### SOURCE MATERIAL

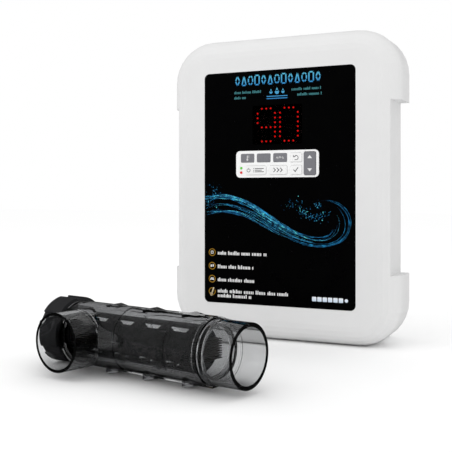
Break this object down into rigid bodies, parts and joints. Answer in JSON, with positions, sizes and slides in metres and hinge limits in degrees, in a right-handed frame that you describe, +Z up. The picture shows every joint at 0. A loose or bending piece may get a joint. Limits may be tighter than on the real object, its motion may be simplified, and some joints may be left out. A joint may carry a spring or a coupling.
{
  "type": "salt chlorine generator",
  "caption": "Wall control box with display and keypad, and a smoked T-shaped electrolysis cell with a removable electrode cartridge for a pool's pipework.",
  "frame": {"origin": "on the box's flat bottom, midway across it, 16 mm in front of the seam between cover and base", "axes": "+Z up; the box's display faces -Y and its wall side +Y; +X to the right seen from the front; the cell lies in front of the box, its main axis turned 12 degrees from +X towards -Y"},
  "size_m": [0.3165, 0.3718, 0.36],
  "materials": {
    "shell_white": "fine textured",
    "base_grey": "fine textured",
    "seal_rubber": "moulded",
    "oring_rubber": "moulded",
    "panel_black": "gloss printed film",
    "window_smoke": "smoked clear",
    "keypad_white": "satin",
    "lens_grey": "satin",
    "rocker_grey": "satin",
    "key_white": "satin",
    "led_green": "diffused",
    "led_red": "diffused",
    "digit_black": "moulded",
    "dot_red": "glowing",
    "board_green": "solder mask",
    "switch_black": "moulded",
    "winding_copper": "lacquered wire",
    "heat_sink_aluminium": "extruded",
    "terminal_green": "moulded",
    "capacitor_sleeve": "sleeved",
    "holder_black": "moulded",
    "fuse_metal": "plated",
    "ribbon_grey": "flat cable",
    "screw_steel": "zinc plated",
    "gland_grey": "moulded nylon",
    "cell_smoke": "smoked clear",
    "nut_black": "moulded",
    "head_black": "moulded",
    "cage_black": "moulded",
    "plate_titanium": "coated titanium",
    "stud_titanium": "machined titanium",
    "nut_brass": "machined"
  },
  "bodies": {
    "control_box": {"front_cover": "shell_white", "base_back": "base_grey", "base_walls": "base_grey", "base_rim": "base_grey", "gland_shelf": "base_grey", "cover_gasket": "seal_rubber", "front_overlay": "panel_black", "display_window": "window_smoke", "keypad_frame": "keypad_white", "temp_lens": "lens_grey", "spare_lens": "lens_grey", "salt_lens": "lens_grey", "green_led": "led_green", "red_led": "led_red", "tens_display": "digit_black", "units_display": "digit_black", "lit_dots": "dot_red", "display_board": "board_green", "power_board": "board_green", "key_switches": "switch_black", "transformer": "winding_copper", "heat_sink": "heat_sink_aluminium", "terminal_block": "terminal_green", "capacitors": "capacitor_sleeve", "fuse_holder": "holder_black", "fuse": "fuse_metal", "ribbon_cable": "ribbon_grey", "cover_screws": "screw_steel", "mains_gland": "gland_grey", "cell_gland": "gland_grey", "sensor_gland": "gland_grey"},
    "menu_key": {"menu_key": "key_white"},
    "boost_key": {"boost_key": "key_white"},
    "back_key": {"back_key": "key_white"},
    "confirm_key": {"confirm_key": "key_white"},
    "level_rocker": {"level_rocker": "rocker_grey"},
    "fuse_cap": {"fuse_cap": "holder_black"},
    "mains_gland_nut": {"mains_gland_nut": "gland_grey"},
    "cell_gland_nut": {"cell_gland_nut": "gland_grey"},
    "sensor_gland_nut": {"sensor_gland_nut": "gland_grey"},
    "cell": {"cell_housing": "cell_smoke"},
    "cartridge": {"cell_head": "head_black", "head_seal": "oring_rubber", "cage_upper": "cage_black", "cage_lower": "cage_black", "electrode_plate_1": "plate_titanium", "electrode_plate_2": "plate_titanium", "electrode_plate_3": "plate_titanium", "electrode_plate_4": "plate_titanium", "electrode_plate_5": "plate_titanium", "electrode_plate_6": "plate_titanium", "electrode_plate_7": "plate_titanium", "electrode_plate_8": "plate_titanium", "electrode_plate_9": "plate_titanium", "anode_stud": "stud_titanium", "cathode_stud": "stud_titanium", "sensing_rod": "stud_titanium", "stud_nuts": "nut_brass"},
    "union_nut": {"union_nut": "nut_black"},
    "terminal_cover": {"terminal_cover": "head_black"}
  },
  "joints": [
    {"name": "menu_key_press", "type": "slide", "parent": "control_box", "child": "menu_key", "axis": [0, 1, 0], "range_m": [0, 0.0008], "stiffness_N_per_m": 1500},
    {"name": "boost_key_press", "type": "slide", "parent": "control_box", "child": "boost_key", "axis": [0, 1, 0], "range_m": [0, 0.0008], "stiffness_N_per_m": 1500},
    {"name": "back_key_press", "type": "slide", "parent": "control_box", "child": "back_key", "axis": [0, 1, 0], "range_m": [0, 0.0008], "stiffness_N_per_m": 1500},
    {"name": "confirm_key_press", "type": "slide", "parent": "control_box", "child": "confirm_key", "axis": [0, 1, 0], "range_m": [0, 0.0008], "stiffness_N_per_m": 1500},
    {"name": "level_rock", "type": "hinge", "parent": "control_box", "child": "level_rocker", "pos_m": [0.0409, -0.0378, 0.208], "axis": [1, 0, 0], "range_deg": [-2.5, 2.5], "stiffness_Nm_per_rad": 0.4},
    {"name": "fuse_cap_turn", "type": "hinge", "parent": "control_box", "child": "fuse_cap", "pos_m": [0.066, 0.038, 0.026], "axis": [0, 0, 1], "range_deg": [0, 90]},
    {"name": "mains_gland_nut_turn", "type": "hinge", "parent": "control_box", "child": "mains_gland_nut", "pos_m": [-0.066, 0.038, 0.02], "axis": [0, 0, 1], "continuous": true},
    {"name": "cell_gland_nut_turn", "type": "hinge", "parent": "control_box", "child": "cell_gland_nut", "pos_m": [-0.022, 0.038, 0.02], "axis": [0, 0, 1], "continuous": true},
    {"name": "sensor_gland_nut_turn", "type": "hinge", "parent": "control_box", "child": "sensor_gland_nut", "pos_m": [0.022, 0.038, 0.02], "axis": [0, 0, 1], "continuous": true},
    {"name": "cell_lift", "type": "slide", "parent": "control_box", "child": "cell", "axis": [0, 0, 1], "range_m": [0, 0.1]},
    {"name": "cartridge_slide", "type": "slide", "parent": "cell", "child": "cartridge", "axis": [-0.9781, 0.2079, 0], "range_m": [0, 0.2]},
    {"name": "union_nut_turn", "type": "hinge", "parent": "cartridge", "child": "union_nut", "pos_m": [-0.14513, -0.23768, 0.0345], "axis": [0.9781, -0.2079, 0], "continuous": true},
    {"name": "terminal_cover_slide", "type": "slide", "parent": "cartridge", "child": "terminal_cover", "axis": [-0.9781, 0.2079, 0], "range_m": [0, 0.03]}
  ]
}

### EXERCISE BRIEF
Your task is to quote the listing above word for word.

### EXERCISE RESULT
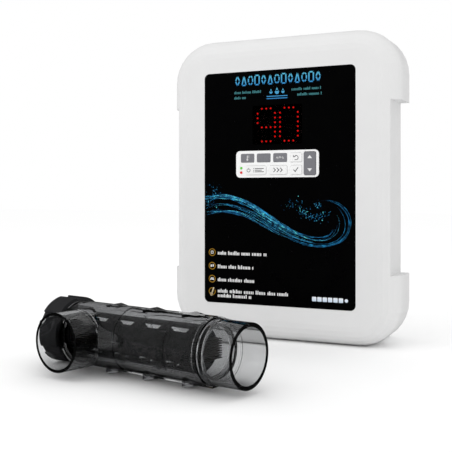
Break this object down into rigid bodies, parts and joints. Answer in JSON, with positions, sizes and slides in metres and hinge limits in degrees, in a right-handed frame that you describe, +Z up. The picture shows every joint at 0. A loose or bending piece may get a joint. Limits may be tighter than on the real object, its motion may be simplified, and some joints may be left out. A joint may carry a spring or a coupling.
{
  "type": "salt chlorine generator",
  "caption": "Wall control box with display and keypad, and a smoked T-shaped electrolysis cell with a removable electrode cartridge for a pool's pipework.",
  "frame": {"origin": "on the box's flat bottom, midway across it, 16 mm in front of the seam between cover and base", "axes": "+Z up; the box's display faces -Y and its wall side +Y; +X to the right seen from the front; the cell lies in front of the box, its main axis turned 12 degrees from +X towards -Y"},
  "size_m": [0.3165, 0.3718, 0.36],
  "materials": {
    "shell_white": "fine textured",
    "base_grey": "fine textured",
    "seal_rubber": "moulded",
    "oring_rubber": "moulded",
    "panel_black": "gloss printed film",
    "window_smoke": "smoked clear",
    "keypad_white": "satin",
    "lens_grey": "satin",
    "rocker_grey": "satin",
    "key_white": "satin",
    "led_green": "diffused",
    "led_red": "diffused",
    "digit_black": "moulded",
    "dot_red": "glowing",
    "board_green": "solder mask",
    "switch_black": "moulded",
    "winding_copper": "lacquered wire",
    "heat_sink_aluminium": "extruded",
    "terminal_green": "moulded",
    "capacitor_sleeve": "sleeved",
    "holder_black": "moulded",
    "fuse_metal": "plated",
    "ribbon_grey": "flat cable",
    "screw_steel": "zinc plated",
    "gland_grey": "moulded nylon",
    "cell_smoke": "smoked clear",
    "nut_black": "moulded",
    "head_black": "moulded",
    "cage_black": "moulded",
    "plate_titanium": "coated titanium",
    "stud_titanium": "machined titanium",
    "nut_brass": "machined"
  },
  "bodies": {
    "control_box": {"front_cover": "shell_white", "base_back": "base_grey", "base_walls": "base_grey", "base_rim": "base_grey", "gland_shelf": "base_grey", "cover_gasket": "seal_rubber", "front_overlay": "panel_black", "display_window": "window_smoke", "keypad_frame": "keypad_white", "temp_lens": "lens_grey", "spare_lens": "lens_grey", "salt_lens": "lens_grey", "green_led": "led_green", "red_led": "led_red", "tens_display": "digit_black", "units_display": "digit_black", "lit_dots": "dot_red", "display_board": "board_green", "power_board": "board_green", "key_switches": "switch_black", "transformer": "winding_copper", "heat_sink": "heat_sink_aluminium", "terminal_block": "terminal_green", "capacitors": "capacitor_sleeve", "fuse_holder": "holder_black", "fuse": "fuse_metal", "ribbon_cable": "ribbon_grey", "cover_screws": "screw_steel", "mains_gland": "gland_grey", "cell_gland": "gland_grey", "sensor_gland": "gland_grey"},
    "menu_key": {"menu_key": "key_white"},
    "boost_key": {"boost_key": "key_white"},
    "back_key": {"back_key": "key_white"},
    "confirm_key": {"confirm_key": "key_white"},
    "level_rocker": {"level_rocker": "rocker_grey"},
    "fuse_cap": {"fuse_cap": "holder_black"},
    "mains_gland_nut": {"mains_gland_nut": "gland_grey"},
    "cell_gland_nut": {"cell_gland_nut": "gland_grey"},
    "sensor_gland_nut": {"sensor_gland_nut": "gland_grey"},
    "cell": {"cell_housing": "cell_smoke"},
    "cartridge": {"cell_head": "head_black", "head_seal": "oring_rubber", "cage_upper": "cage_black", "cage_lower": "cage_black", "electrode_plate_1": "plate_titanium", "electrode_plate_2": "plate_titanium", "electrode_plate_3": "plate_titanium", "electrode_plate_4": "plate_titanium", "electrode_plate_5": "plate_titanium", "electrode_plate_6": "plate_titanium", "electrode_plate_7": "plate_titanium", "electrode_plate_8": "plate_titanium", "electrode_plate_9": "plate_titanium", "anode_stud": "stud_titanium", "cathode_stud": "stud_titanium", "sensing_rod": "stud_titanium", "stud_nuts": "nut_brass"},
    "union_nut": {"union_nut": "nut_black"},
    "terminal_cover": {"terminal_cover": "head_black"}
  },
  "joints": [
    {"name": "menu_key_press", "type": "slide", "parent": "control_box", "child": "menu_key", "axis": [0, 1, 0], "range_m": [0, 0.0008], "stiffness_N_per_m": 1500},
    {"name": "boost_key_press", "type": "slide", "parent": "control_box", "child": "boost_key", "axis": [0, 1, 0], "range_m": [0, 0.0008], "stiffness_N_per_m": 1500},
    {"name": "back_key_press", "type": "slide", "parent": "control_box", "child": "back_key", "axis": [0, 1, 0], "range_m": [0, 0.0008], "stiffness_N_per_m": 1500},
    {"name": "confirm_key_press", "type": "slide", "parent": "control_box", "child": "confirm_key", "axis": [0, 1, 0], "range_m": [0, 0.0008], "stiffness_N_per_m": 1500},
    {"name": "level_rock", "type": "hinge", "parent": "control_box", "child": "level_rocker", "pos_m": [0.0409, -0.0378, 0.208], "axis": [1, 0, 0], "range_deg": [-2.5, 2.5], "stiffness_Nm_per_rad": 0.4},
    {"name": "fuse_cap_turn", "type": "hinge", "parent": "control_box", "child": "fuse_cap", "pos_m": [0.066, 0.038, 0.026], "axis": [0, 0, 1], "range_deg": [0, 90]},
    {"name": "mains_gland_nut_turn", "type": "hinge", "parent": "control_box", "child": "mains_gland_nut", "pos_m": [-0.066, 0.038, 0.02], "axis": [0, 0, 1], "continuous": true},
    {"name": "cell_gland_nut_turn", "type": "hinge", "parent": "control_box", "child": "cell_gland_nut", "pos_m": [-0.022, 0.038, 0.02], "axis": [0, 0, 1], "continuous": true},
    {"name": "sensor_gland_nut_turn", "type": "hinge", "parent": "control_box", "child": "sensor_gland_nut", "pos_m": [0.022, 0.038, 0.02], "axis": [0, 0, 1], "continuous": true},
    {"name": "cell_lift", "type": "slide", "parent": "control_box", "child": "cell", "axis": [0, 0, 1], "range_m": [0, 0.1]},
    {"name": "cartridge_slide", "type": "slide", "parent": "cell", "child": "cartridge", "axis": [-0.9781, 0.2079, 0], "range_m": [0, 0.2]},
    {"name": "union_nut_turn", "type": "hinge", "parent": "cartridge", "child": "union_nut", "pos_m": [-0.14513, -0.23768, 0.0345], "axis": [0.9781, -0.2079, 0], "continuous": true},
    {"name": "terminal_cover_slide", "type": "slide", "parent": "cartridge", "child": "terminal_cover", "axis": [-0.9781, 0.2079, 0], "range_m": [0, 0.03]}
  ]
}